Can life in Europe serve as a guide for development policies towards Central Asia?
Amid concerns and uncertainty about one’s own health and that of our loved ones, the COVID-19 pandemic has made us reflect on what really matters and what essentially makes a ‘good life’. Many things that seemed natural such as going out with friends or going to a concert or a football match are now restricted or forbidden. At the same time, other activities that many of us had perhaps forgotten such as reading or handicrafts are being rediscovered. Meanwhile, appreciation for crucial professions such as doctors and nurses, as well as teachers, has risen enormously. Most of these developments are probably common to all countries affected by the pandemic. With this in mind (and time on our hands during lock-down), the European Neighbourhood Council (ENC) and CESS’s EUCAM programme decided to look into the notion of a ‘good life’ as it is perceived in Central Asia, and try to discern if Europe is seen as an (of course imperfect) model. Hence, for this EUCAM newsletter, we asked scholars and EUCAM associates to give their opinion on what a ‘good life’ means in Central Asia and how the concept could be used in European development policies. An ENC analysis on the issue is also forthcoming, based on a survey to Central Asian scholars and civil society representatives.
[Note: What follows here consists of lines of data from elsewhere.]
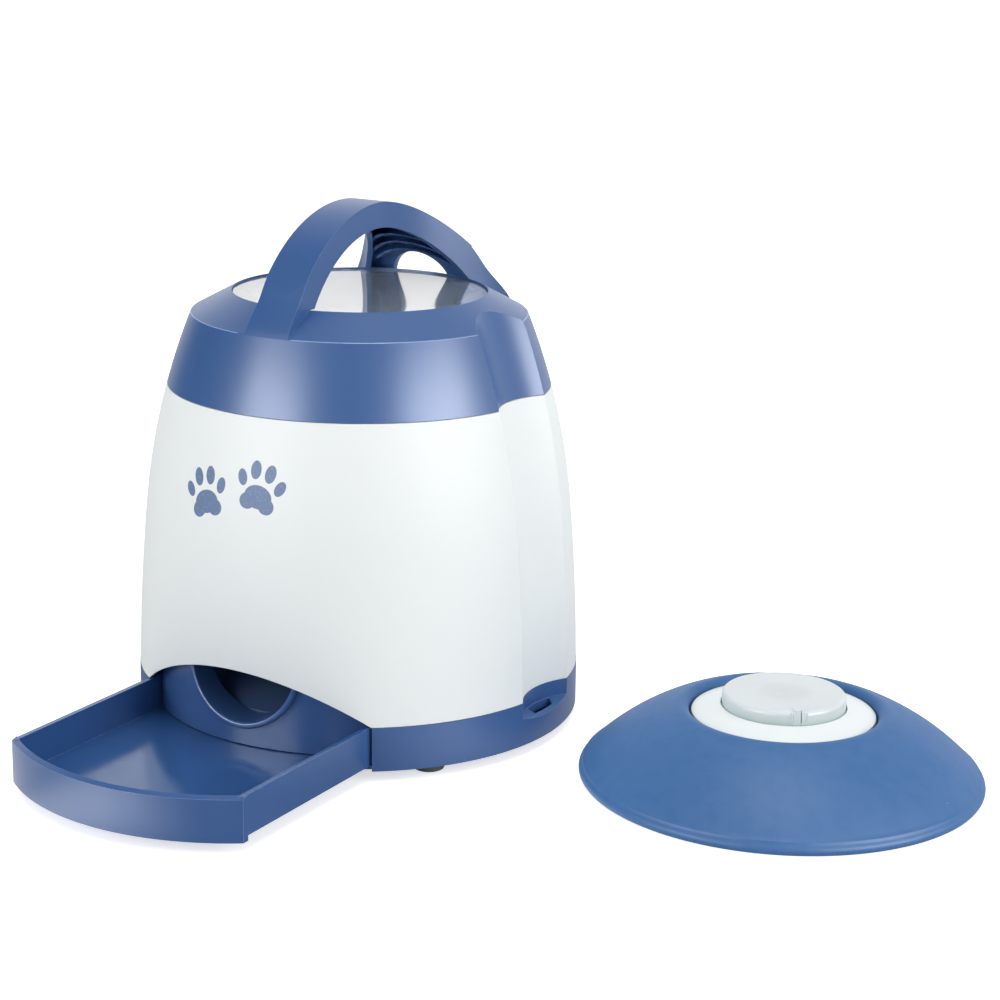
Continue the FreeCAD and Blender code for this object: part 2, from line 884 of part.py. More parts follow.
def drive_motor():
    can = along_x(motor_radius, case_outer_x, case_outer_x + motor_length, motor_y, rotor_height)
    flat = 0.82 * motor_radius
    limits = box(
        (0, motor_y - motor_radius, rotor_height - flat),
        (2 * ring_radius, motor_y + motor_radius, rotor_height + flat),
    )
    can = can.common(limits)
    boss = along_x(motor_boss_radius, case_inner_x + 0.3, case_outer_x + 1, motor_y, rotor_height)
    tail = along_x(
        motor_boss_radius,
        case_outer_x + motor_length - 1,
        case_outer_x + motor_length + 2,
        motor_y,
        rotor_height,
    )
    body = fused([can, boss, tail])
    return body.cut(
        along_x(
            motor_shaft_radius + shaft_gap, case_inner_x, case_outer_x + 3.3, motor_y, rotor_height
        )
    )


def index_cam():
    start = -housing_half_outer - cam_width - 3.5
    disc = along_x(cam_radius, start, start + cam_width, rotor_y, rotor_height)
    for index in range(cam_lobes):
        angle = 2 * math.pi * index / cam_lobes
        notch = along_x(
            cam_notch_radius,
            start - 1,
            start + cam_width + 1,
            rotor_y + cam_radius * math.cos(angle),
            rotor_height + cam_radius * math.sin(angle),
        )
        disc = disc.cut(notch)
    return disc.cut(
        along_x(shaft_radius + 0.02, start - 1, start + cam_width + 1, rotor_y, rotor_height)
    )


def position_switch():
    width, length, height = switch_body
    right = -housing_half_outer
    top = rotor_height - cam_radius - switch_lever_height - 0.4
    body = box(
        (right - width, rotor_y - length / 2, top - height), (right, rotor_y + length / 2, top)
    )
    lever = box(
        (right - width + 1.0, rotor_y - 1.0, top - 0.5),
        (right - width + 4.5, rotor_y + 1.0, top + switch_lever_height),
    )
    return fused([body, lever])


def hopper_form(radius, neck, low_shift):
    bottom = housing_top + hopper_neck_length + low_shift
    top = hopper_rim_height - hopper_straight + low_shift
    lower = Part.Wire([Part.makeCircle(neck, Vector(0, rotor_y, bottom))])
    upper = Part.Wire([Part.makeCircle(radius, Vector(0, 0, top))])
    return Part.makeLoft([lower, upper], True, True)


def hopper():
    cone_top = hopper_rim_height - hopper_straight
    neck_top = housing_top + hopper_neck_length
    outer = fused(
        [
            hopper_form(hopper_radius + hopper_wall, inlet_radius + hopper_wall, 0.0),
            upright(hopper_radius + hopper_wall, cone_top, hopper_rim_height),
            upright(inlet_radius + hopper_wall, housing_top, neck_top, 0, rotor_y),
        ]
    )
    flange_bottom = hopper_rim_height - hopper_wall
    flange = without(
        barrel_solid(flange_bottom, hopper_rim_height, wall + fit_gap), scoops(wall + fit_gap)
    )
    body = fused([outer, flange])
    rise = hopper_wall * 0.35
    body = body.cut(hopper_form(hopper_radius, inlet_radius, rise))
    body = body.cut(upright(hopper_radius, cone_top + rise, hopper_rim_height + 1))
    return body.cut(upright(inlet_radius, housing_top - 1, neck_top + rise, 0, rotor_y))


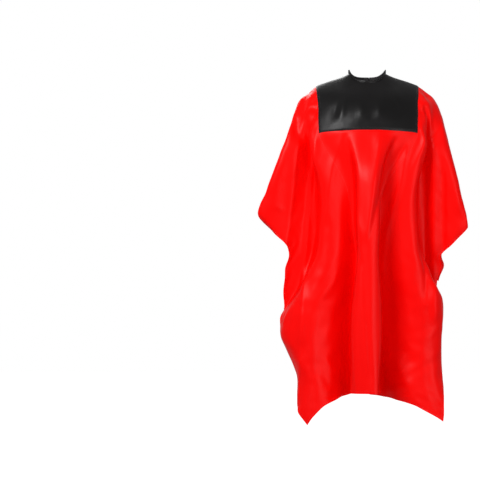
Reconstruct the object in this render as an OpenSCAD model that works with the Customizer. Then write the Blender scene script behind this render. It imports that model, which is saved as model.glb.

Connecting the concept of ‘good life’ to Europe’s engagement with Central Asia comes from Emil Dzhuraev, who took up the issue during one of the seminars held by the EU Special Representative for Central Asia to gather ideas from civil society with regard to the formulation of a new European Union Strategy document for Central Asia (2019). Dzhuraev, citing Hannah Arendt’s three-level model of ‘active life’ (vita activa) in The Human Condition (1958) as inspiration, proposed three ‘good-life levels’ in the present context: 1) a safe life (rule of law, human rights, etc.); 2) a comfortable life (economic conditions, healthcare, education); and 3) a meaningful life (participatory citizenship, associational life, religion, etc.). He then went on to argue that the EU might be able to close the gap in the tense relationship between promoting democratic values and pursuing pragmatic economic and security interests by making the pursuit of a ‘good life’ the focal point of its external policies. By using relevant European achievements in attaining a ‘good life’ to support development aspirations in Central Asia, the EU could also boost its visibility in the region and secure local buy-in. Since then, the idea is often mentioned by civil society and EU policy-makers alike, and, while the EU Strategy does not mention ‘good life’ as such, its emphasis on resilience and prosperity could be linked to the first two levels of a secure and comfortable life.
In a survey in which we asked Central Asian respondents to rank the essential ingredients of a ‘good life’ for Central Asians, as well as what they thought constituted a ‘good life’ for the average European, we saw two overarching trends. For Central Asians, a ‘good life’ seems to be foremost connected to family: being part of a family, marriage, children, and contributing economically to the family. This idea also transcends to the community, as status is often measured by the role a family plays in the community (wedding parties, funerals). Meanwhile, our respondents saw Europeans as more individualistic, with many opportunities for education and travel and a safety net in terms of healthcare, benefits, and pensions. Beyond these stereotypes, there are some nuances, but the ingredients that make up a ‘good life’ were largely similar.
For this EUCAM Watch, we asked five experts – one from each nationality – to tell us how they see the concept of a ‘good life’ in EU-Central Asia relations. Whereas they see merit in using the concept in EU policies and development cooperation, it does come with several warnings and pitfalls to avoid. Selbi Hanova argues that the concept would need careful fine-tuning as a perception of a ‘good life’ depends on who you ask and could thus lead to misunderstandings. Rashid Gabdulhakov makes it clear that ‘a good life-approach’ should not be used as an excuse to close one’s eyes to human rights offenses by playing the ‘things work differently here’ card. Emil Dzhuraev sees it as crucial that the process be locally-developed and implemented, with Central Asians making the changes themselves and Europe supporting the development of broadly agreed matters like healthcare, based on its values and experience. This is echoed by Nushofarin Noziri who argues that asking Central Asians for their take on what should be done is important (though uncommon for the region) to create local ownership and sustainability of development and reform processes. In those cases where Europe wishes to steer and influence the process, it should use education, argues Nargis Kassenova, for example via summer camps for kids or the establishment of a College of Europe.
Enjoy the read, think about what you consider a ‘good life’, and stay healthy!